The Proposed Rule includes the following notable revisions to the CWA regulations:

  • Removal of the interstate waters category from the definition of “waters of the United States.”
  • Removal of “intrastate” from the paragraph (a)(5) category for lakes and ponds that are not identified in paragraph (a)(1) through (a)(4) that are relatively permanent, standing or continuously flowing bodies of water with a continuous surface connection to the waters identified in paragraph (a)(1) or (a)(3) of that section.
  • Amendment of the exclusions for waste treatment systems, prior converted cropland, and certain ditches.
  • Addition of an exclusion for groundwater.
  • Addition of the definitions for the following:
    • “continuous surface connection”
    • “ditch”
    • “prior converted cropland”
    • “relatively permanent”
    • “tributary”
    • “waste treatment system”

Impacts on Virginia

Although the Proposed Rule would redefine federal jurisdiction under the WOTUS, it is important to note Virginia maintains its own jurisdiction over state waters, including wetlands. Many water bodies throughout the state remain subject to this jurisdiction due to Virginia’s expansive definition of “state waters” and its comprehensive regulatory framework. Under the Virginia State Water Control Law (SWCL), “state waters” are defined as “all water, on the surface and under the ground, wholly or partially within or bordering the Commonwealth or within its jurisdiction, including wetlands.”3 While the SWCL does not define surface water, the State Water Control Board (SWCB) has defined surface water as “all state waters that are not groundwater as groundwater is defined in § 62.1-255 of the Code of Virginia.”4

As a result, state waters in Virginia will continue to be subject to state-level regulations, including permitting and mitigation for impacts that fall under the Virginia Water Protection Permit Program.

Looking Forward

Despite Virginia’s comprehensive regulatory framework for state waters, regulated parties should carefully consider implications of the Proposed Rule on CWA § 404 permitting, CWA § 402 NPDES discharges and permitting, CWA release reporting and response, and the extent of Total Maximum Daily Load requirements, Oil Pollution Act and Spill Prevention, Control, and Countermeasure/ Facility Response Plan coverage. Furthermore, it is important to thoroughly assess the potential impacts on federal funding for current or pending projects involving waters that would no longer be classified as WOTUS. Stakeholders must remain informed and engaged to ensure project compliance and to effectively manage and protect water resources for the future.

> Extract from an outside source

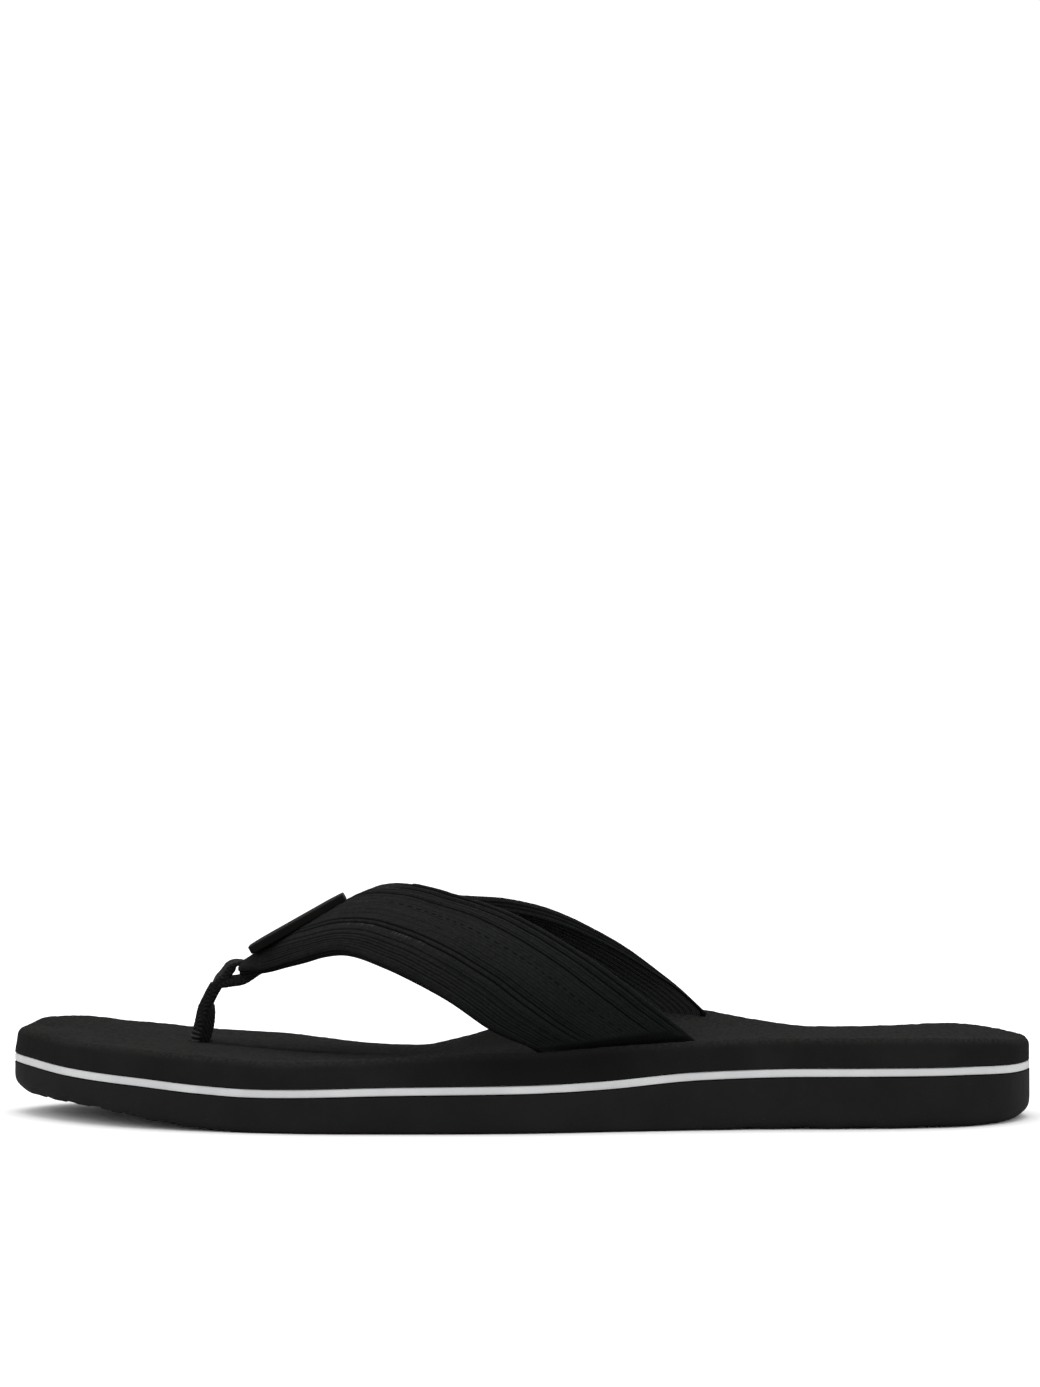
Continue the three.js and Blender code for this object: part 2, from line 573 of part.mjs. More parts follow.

1Sackett v. EPA, 598 U.S. 651, 143 S. Ct. 1322 (2023).
290 FR 52498.
3Va. Code Ann. § 62.1-44.3. See also, 9 Va. Admin. Code § 25-210-10.
49 Va. Admin. Code § 25-210-10.


EPA Proposes Broad PFAS Reporting Exemptions Under TSCA, While Shortening Reporting Window

By Ryan W. Trail

EPA recently issued a proposed rulemaking, here, which would significantly modify 2023 PFAS reporting regulations under TSCA Section 8(a)(7), introducing several industry-requested exemptions and narrowing who must report. The proposed rule is a major shift from the Biden-era rule, which industry widely criticized as overly burdensome and costly. The 2023 rule, mandated by the FY20 National Defense Authorization Act, requires manufacturers (including importers) to report extensive information on PFAS manufactured or used since 2011, including volumes, uses, exposures, byproducts, and hazards. Implementation has already been delayed twice, and the new proposal would further reshape the upcoming reporting period.

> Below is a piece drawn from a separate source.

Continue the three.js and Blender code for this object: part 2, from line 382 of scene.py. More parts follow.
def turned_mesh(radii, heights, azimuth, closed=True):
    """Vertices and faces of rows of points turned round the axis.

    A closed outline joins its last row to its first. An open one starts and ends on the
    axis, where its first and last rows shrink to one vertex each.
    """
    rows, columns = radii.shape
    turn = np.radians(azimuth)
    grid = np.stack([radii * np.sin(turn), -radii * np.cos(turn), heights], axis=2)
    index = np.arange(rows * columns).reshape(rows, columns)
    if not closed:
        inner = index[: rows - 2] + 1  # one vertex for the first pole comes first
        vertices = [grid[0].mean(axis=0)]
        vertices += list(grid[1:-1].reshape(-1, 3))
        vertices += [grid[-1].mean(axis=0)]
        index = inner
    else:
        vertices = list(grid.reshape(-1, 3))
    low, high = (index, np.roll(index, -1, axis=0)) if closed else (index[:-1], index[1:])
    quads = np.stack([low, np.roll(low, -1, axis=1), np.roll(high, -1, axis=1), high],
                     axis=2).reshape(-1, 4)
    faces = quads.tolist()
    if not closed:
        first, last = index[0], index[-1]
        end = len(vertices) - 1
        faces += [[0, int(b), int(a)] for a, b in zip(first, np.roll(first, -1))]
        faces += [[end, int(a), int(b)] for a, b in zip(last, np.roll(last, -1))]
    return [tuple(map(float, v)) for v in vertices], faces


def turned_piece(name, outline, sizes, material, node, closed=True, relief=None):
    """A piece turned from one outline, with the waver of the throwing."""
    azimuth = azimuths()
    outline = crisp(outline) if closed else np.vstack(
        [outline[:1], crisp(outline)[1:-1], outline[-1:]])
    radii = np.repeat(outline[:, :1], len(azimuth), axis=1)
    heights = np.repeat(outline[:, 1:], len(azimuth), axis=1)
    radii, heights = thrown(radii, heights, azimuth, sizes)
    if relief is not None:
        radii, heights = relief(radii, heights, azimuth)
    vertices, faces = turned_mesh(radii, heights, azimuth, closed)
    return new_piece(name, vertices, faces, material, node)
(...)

The proposed revisions include multiple exemptions aligned with longstanding TSCA Chemical Data Reporting (CDR) categories. EPA proposes exempting PFAS present in mixtures or products at concentrations at or below 0.1%, imported articles, byproducts, impurities, non-isolated intermediates, and chemicals manufactured solely for research and development purposes. EPA explains these activities reflect situations where manufacturers are “least likely to know or reasonably determine” whether PFAS was present, and that recordkeeping practices during the 2011–2022 lookback period would make identifying PFAS below 0.1% impracticable.

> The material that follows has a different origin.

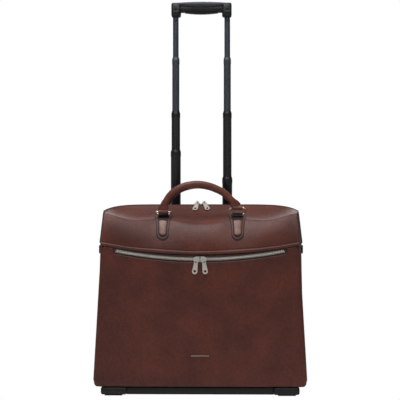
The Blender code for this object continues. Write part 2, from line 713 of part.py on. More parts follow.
def grip(plastic, dark, steel):
    """The pull handle's grip: a base with the tube sockets, a cover, a squeeze bar and two rivets."""
    w, split = GRIP_HALF_WIDTH, GRIP_SPLIT
    under = [(-w, split - GAP), (-w, GRIP_BOTTOM), (-0.0450, GRIP_BOTTOM), (-0.0420, 0.8010)]
    outline = under + [(-x, z) for x, z in reversed(under)]
    bm = bmesh.new()
    add_prism(bm, outline, TUBE_Y - GRIP_HALF_DEPTH, TUBE_Y + GRIP_HALF_DEPTH)
    base = bevel(finish("grip_base", bm, plastic), 0.0022)
    tube_holes(base, GRIP_BOTTOM - 0.01, GRIP_BOTTOM + 0.0155, TUBE_RADII["stage1"] + 0.0004, "socket")
    slot = bmesh.new()
    add_box(slot, (-0.0365, TUBE_Y - 0.0075, 0.790), (0.0365, TUBE_Y + 0.0075, 0.8095))
    boolean(base, [finish("squeeze_bar_slot", slot, None)])
    across = [w * math.cos(math.radians(a)) for a in range(0, 181, 20)]
    top = [(x, GRIP_TOP - 0.0032 * (x / w) ** 2) for x in across]
    bm = bmesh.new()
    add_prism(bm, [(w, split), *top, (-w, split)], TUBE_Y - GRIP_HALF_DEPTH, TUBE_Y + GRIP_HALF_DEPTH)
    bevel(finish("grip_cover", bm, plastic), 0.0040, 3, 50)
    lens = [(0.036 * math.cos(math.radians(a)), 0.8010 - 0.0024 * math.sin(math.radians(a))) for a in range(0, 181, 30)]
    bm = bmesh.new()
    add_prism(bm, [(-0.036, 0.8058), (0.036, 0.8058), *lens], TUBE_Y - 0.0070, TUBE_Y + 0.0070)
    finish("release_squeeze_bar", bm, dark)
    front = TUBE_Y - GRIP_HALF_DEPTH
    for side, label in ((-1, "left"), (1, "right")):
        centre = (side * TUBE_X, front + 0.0018, 0.8070)
        hole = cylinder(f"rivet_hole_{label}", centre, 0.0027, 0.0050, "Y", None)
        boolean(base, [hole])
        cylinder(f"grip_rivet_{label}", centre, 0.0023, 0.0036, "Y", steel)


# ---- base and wheels ---------------------------------------------------------------------------
def wheels(plastic, rubber, steel):
    x, y, z = WHEEL_CENTRE
    for side, label in ((-1, "left"), (1, "right")):
        centre = Vector((side * x, y, z))
        low, high = Vector(HOUSING_LOW), Vector(HOUSING_HIGH)
        spans = sorted((side * low.x, side * high.x))
        housing = box(f"wheel_housing_{label}", (spans[0], low.y, low.z), (spans[1], high.y, high.z), plastic, 0.0035)
        well = cylinder(f"well_{label}", centre, WELL_RADIUS, 2 * WELL_HALF_WIDTH, "X", None, 24)
        trough = bmesh.new()
        add_box(trough, (centre.x - WELL_HALF_WIDTH, y - WELL_RADIUS, -0.01), (centre.x + WELL_HALF_WIDTH, y + 0.05, z))
        bore = cylinder(f"axle_bore_{label}", centre, AXLE_RADIUS + 0.0003, 0.038, "X", None)
        boolean(housing, [well, finish(f"trough_{label}", trough, None), bore])
        cylinder(f"axle_{label}", centre, AXLE_RADIUS, 0.036, "X", steel, origin=centre)
        angles = [2 * math.pi * k / 24 for k in range(24)]
        half = WHEEL_HALF_WIDTH
        hub = ((AXLE_RADIUS + 0.0003, -half), (HUB_RADIUS, -half), (HUB_RADIUS, half), (AXLE_RADIUS + 0.0003, half))
        tread = WHEEL_RADIUS
        tyre = ((HUB_RADIUS + GAP, -half), (tread - 0.002, -half), (tread, -half + 0.003))
        tyre += ((tread, half - 0.003), (tread - 0.002, half), (HUB_RADIUS + GAP, half))
        for name, profile, finish_material in (("wheel_hub", hub, plastic), ("wheel_tyre", tyre, rubber)):
            loops = [
                [centre + Vector((across, r * math.cos(a), r * math.sin(a))) for a in angles] for r, across in profile
            ]
            bm = bmesh.new()
            add_loft(bm, loops, closed=True)
            finish(f"{name}_{label}", bm, finish_material, origin=centre)


def feet(plastic, rubber):
    """A moulded bar under the front edge, broad at its ends, on two rubber pads."""
    half, bar, block = 0.2005, 0.146, 0.152
    front, set_back, rear = FRONT_Y + 0.002, FRONT_Y + 0.006, FRONT_Y + 0.034
    plan = [(-half, front), (-block, front), (-bar, set_back), (bar, set_back), (block, front), (half, front)]
    plan += [(half, rear), (block, rear), (bar, rear - 0.008), (-bar, rear - 0.008), (-block, rear), (-half, rear)]
    bm = bmesh.new()
    add_prism(bm, plan, 0.0023, BODY_BOTTOM - GAP, "Z")
    bevel(finish("front_foot_bar", bm, plastic), 0.0030)
    for side, label in ((-1, "left"), (1, "right")):
        low, high = sorted((side * 0.157, side * 0.193))
        box(f"foot_pad_{label}", (low, front + 0.005, 0), (high, rear - 0.005, 0.0020), rubber)


def inner_boards(board, padding):
    """The stiff base board, clear of the wheel housings, and the padded divider that stands on it."""
    inner = half_width(WIDEST_Z) - WALL - 0.004
    front, rear = SHELL_FRONT_Y + WALL + GAP, REAR_Y - WALL - GAP
    notch_x, notch_y = HOUSING_LOW[0] - WALL - 3 * GAP, HOUSING_LOW[1] - WALL - 3 * GAP
    plan = [(-inner, front), (inner, front), (inner, notch_y), (notch_x, notch_y), (notch_x, rear)]
    plan += [(-notch_x, rear), (-notch_x, notch_y), (-inner, notch_y)]
    low = BODY_BOTTOM + WALL + GAP
    bm = bmesh.new()
    add_prism(bm, plan, low, low + 0.003, "Z")
    finish("base_board", bm, board)
    box("padded_divider", (-0.190, 0.018, 0.0247), (0.190, 0.026, 0.250), padding, 0.002)


def badge(metal):
    """A small blank metal bar low on the front."""
    box("front_badge", (-0.018, FRONT_Y - GAP - 0.0010, 0.0800), (0.018, FRONT_Y - GAP, 0.0830), metal)


def build():
    clear_scene()
    leather = material("brown leather", (0.095, 0.030, 0.021), 0.45)
    zip_metal = material("nickel", (0.55, 0.53, 0.48), 0.3, 1.0)
    steel = material("black tube", (0.025, 0.025, 0.028), 0.35, 0.4)
    plastic = material("black plastic", (0.03, 0.03, 0.03), 0.5)
    rubber = material("rubber", (0.015, 0.015, 0.015), 0.8)
    board = material("board", (0.05, 0.045, 0.04), 0.8)
    padding = material("padding", (0.04, 0.035, 0.03), 0.9)

    case_shell(leather)
    top_panel("front_top_panel", front_top, -(ZIP_HALF + GAP), leather)
    rear = top_panel("rear_top_panel", rear_top, ZIP_HALF + GAP, leather)
    tube_holes(rear, 0.33, 0.37, TUBE_BORE + 0.0004, "ledge_hole")
    front_pocket_panel(leather)
    front_zip(zip_metal)
    top_zip(zip_metal)
    badge(zip_metal)
    for side, label in ((-1, "left"), (1, "right")):
        zip_end_tab(side, label, leather)
        for kind in ("top", "front"):
            zip_slider(kind, side, label, zip_metal)
            zip_pull(kind, side, label, zip_metal)
        for kind in ("front", "rear"):
            handle_tab(kind, side, label, leather)
            handle_ring(kind, side, label, zip_metal)
    for kind in ("front", "rear"):
        carry_handle(kind, leather)
    pull_handle_tubes(steel)
    tube_mounts(plastic, board)
    grip(plastic, steel, zip_metal)
    wheels(plastic, rubber, zip_metal)
    feet(plastic, rubber)
    inner_boards(board, padding)


build()
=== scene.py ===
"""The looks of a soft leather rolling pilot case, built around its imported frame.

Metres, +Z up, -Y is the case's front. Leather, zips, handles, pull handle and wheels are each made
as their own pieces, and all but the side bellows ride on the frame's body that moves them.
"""

import json
import math

import bmesh
import bpy
from mathutils import Matrix, Vector, noise


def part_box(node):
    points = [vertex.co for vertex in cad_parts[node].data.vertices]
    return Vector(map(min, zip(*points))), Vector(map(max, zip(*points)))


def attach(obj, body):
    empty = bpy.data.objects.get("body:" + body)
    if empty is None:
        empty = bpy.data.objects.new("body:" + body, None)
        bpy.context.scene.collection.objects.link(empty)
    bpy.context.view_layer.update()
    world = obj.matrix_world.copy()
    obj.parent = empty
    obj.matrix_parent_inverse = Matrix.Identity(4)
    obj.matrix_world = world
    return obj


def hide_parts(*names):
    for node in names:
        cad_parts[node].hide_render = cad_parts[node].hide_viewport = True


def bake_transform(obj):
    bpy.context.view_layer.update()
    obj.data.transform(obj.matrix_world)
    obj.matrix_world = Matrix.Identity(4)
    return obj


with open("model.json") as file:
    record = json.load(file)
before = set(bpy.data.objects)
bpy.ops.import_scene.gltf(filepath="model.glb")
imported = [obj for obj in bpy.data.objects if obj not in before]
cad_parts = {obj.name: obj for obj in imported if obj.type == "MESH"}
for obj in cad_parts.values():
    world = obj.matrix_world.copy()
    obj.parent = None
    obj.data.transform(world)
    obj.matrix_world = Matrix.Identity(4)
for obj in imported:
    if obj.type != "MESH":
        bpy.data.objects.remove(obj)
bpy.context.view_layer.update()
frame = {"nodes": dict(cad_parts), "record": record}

# ---- the case's own sizes, read from its frame ----------------------------------------------------
SIDES = ((-1, "left"), (1, "right"))
SHELL_LOW, SHELL_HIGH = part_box("case_shell")
ROOF_LOW, ROOF_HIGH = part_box("front_top_panel")
ZIP_LOW, ZIP_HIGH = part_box("front_zip")
HOUSINGS = {label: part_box(f"wheel_housing_{label}") for _, label in SIDES}

FRONT_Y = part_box("front_pocket_panel")[0].y
REAR_Y = SHELL_HIGH.y
BOTTOM_Z = SHELL_LOW.z
SPLIT_Z = SHELL_HIGH.z  # the rim where the soft top begins
WIDEST_Z = 0.030
BASE_HALF = SHELL_HIGH.x + 0.0014  # the hide swells a little over its board
SEAM_HALF = 0.200  # half width at the rim
EAR_HALF = 0.2028  # half width at the ears, where the ridge ends
SEAM_LOW_Z = ROOF_LOW.z - 0.0006  # the hem hangs down to here in the middle of the front
RIDGE_Z = ROOF_HIGH.z
EAR_Z = RIDGE_Z - 0.012  # the ridge droops this far towards each ear
REAR_LEDGE_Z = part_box("tube_bezel")[0].z - 0.0003  # the bezel sits on this ledge
MAIN_ZIP_FOOT_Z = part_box("top_zip")[0].z
MAIN_ZIP_EDGE_Y = -ROOF_HIGH.y  # the main zip's slot is this far to each side of the middle

LEATHER = 0.0020
POCKET_WRAP_Y = FRONT_Y + 0.015  # the pocket's leather runs this far round each corner
ZIP_HALF_LENGTH = ZIP_HIGH.x
ZIP_LIP = 0.0062  # from the middle of the teeth down to the pocket's lip
ZIP_SAG = 0.0166  # the pocket zip's smile, from its ends down to its middle
ZIP_LOW_Z = ZIP_LOW.z + 0.0060
ZIP_RADIUS = (ZIP_HALF_LENGTH**2 + ZIP_SAG**2) / (2 * ZIP_SAG)


# ---- making nodes and materials ---------------------------------------------------------------------
def hex_colour(code):
    """An sRGB hex colour as linear RGBA."""
    parts = [int(code[i : i + 2], 16) / 255 for i in (0, 2, 4)]
    return (*(c / 12.92 if c <= 0.04045 else ((c + 0.055) / 1.055) ** 2.4 for c in parts), 1)


def per_mm(size):
    """The scale of a pattern that repeats about every so many millimetres."""
    return 1000 / size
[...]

Although most of the proposed revisions would reduce regulatory burden, EPA is also shortening the window for reporting. Currently, a six-month reporting period is scheduled to begin April 13, 2026. However, the new proposal would require companies to submit reports during a three-month period beginning 60 days after the final rule’s effective date. EPA argues because businesses have been aware of the PFAS rule since 2023, they have had sufficient time to prepare compliance strategies, particularly in light of the newly narrowed reporting scope. The compressed reporting window may still pose challenges for companies with complex supply chains or uncertain PFAS data, even as the overall reporting burden decreases.

EPA accepted public comments on the proposed rule until December 29, 2025. Companies manufacturing, importing, or using PFAS (especially those unsure if their products contain PFAS at trace levels) should evaluate whether the proposed exemptions would alter their reporting obligations and consider submitting comments. Although the timing of the final rule remains uncertain, the agency’s proposal signals a notable recalibration of TSCA PFAS reporting, balancing data-collection objectives with long-standing industry concerns over feasibility and cost.